Maybe the rain will put the fire out before their whole house burns up, Esau caught himself thinking. He corrected the thought quickly. Don’t matter no how. We hate land-grubbing Germans. After all, that was what Tristan said all the time, and he was the leader of this outfit.
Joseph Covington followed their stare to the elderly couple. He cleared his throat in a series of rapid barks. “Why not just shoot them Germans, Lennie?” He leaned in the saddle, a hungry gleam in his eyes. “Keep ’em from goin’ and stealin’ some more of our land, somewhere.”
The German couple stared back at the notorious group of outlaws that had just looted them, burned their house, and left them destitute. Wicked grins twisted the lips of Leonard and Joseph. Tristan slowly drew his pistol from his hip.
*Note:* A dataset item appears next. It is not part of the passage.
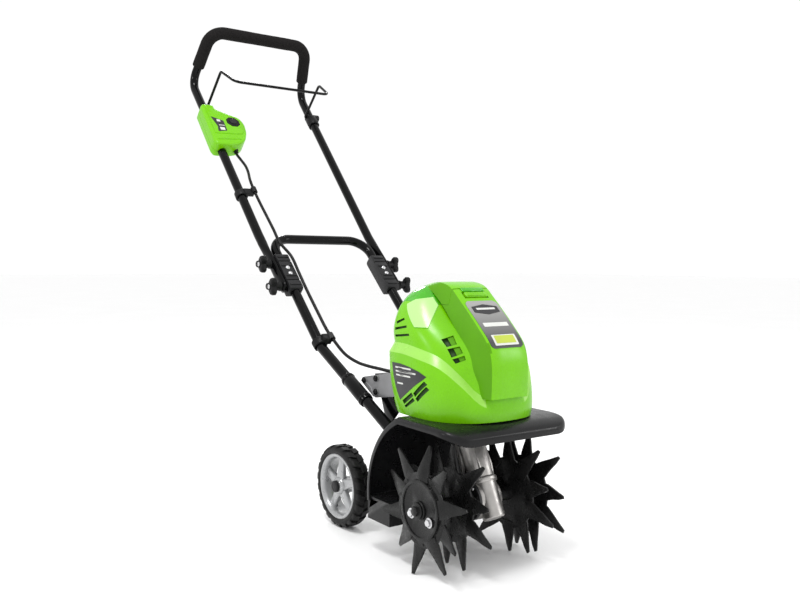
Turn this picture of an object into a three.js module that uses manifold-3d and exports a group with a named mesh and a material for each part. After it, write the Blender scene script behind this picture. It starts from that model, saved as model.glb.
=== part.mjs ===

Esau recognized the terror on the couple’s faces. They were utterly defenseless, left at the mercy of a gang of outlaws, and everyone knew it. He had seen, and heard, that same brand of terror more since joining up with the Covington-Jones boys than any other time in his eighteen years. On the faces of the bank tellers they’d robbed. In the watery eyes and trembling hands of the stagecoach passengers they’d held up. In the cracking voice of that rancher’s daughter who Leonard insisting having his way with before taking the very horses they rode now.
Me and Ella. That old couple could just as easy have been me and Ella. The memory of Ella Allen’s soft hair, the color of sunlight, pushed to the forefront of his brooding mind. He remembered the way it had shone despite the rain, falling in waves about her shoulders, that Sunday morning he’d left Paisley Settlement.
It had only been a month, but clearly defined in his mind was the way Ella’s grin had slowly melted as she stood in the green field beside the church in their hometown.
     A fat drop of rain plunked on his hat, causing the sweet memory of his Ella to fizzle into the night. It was probably better. That precious memory had no place here in his new life, anyhow. Best put the memory of Ella, the bright white church on the hill, and everything from Paisley Settlement away forever. Especially the memory of the fire.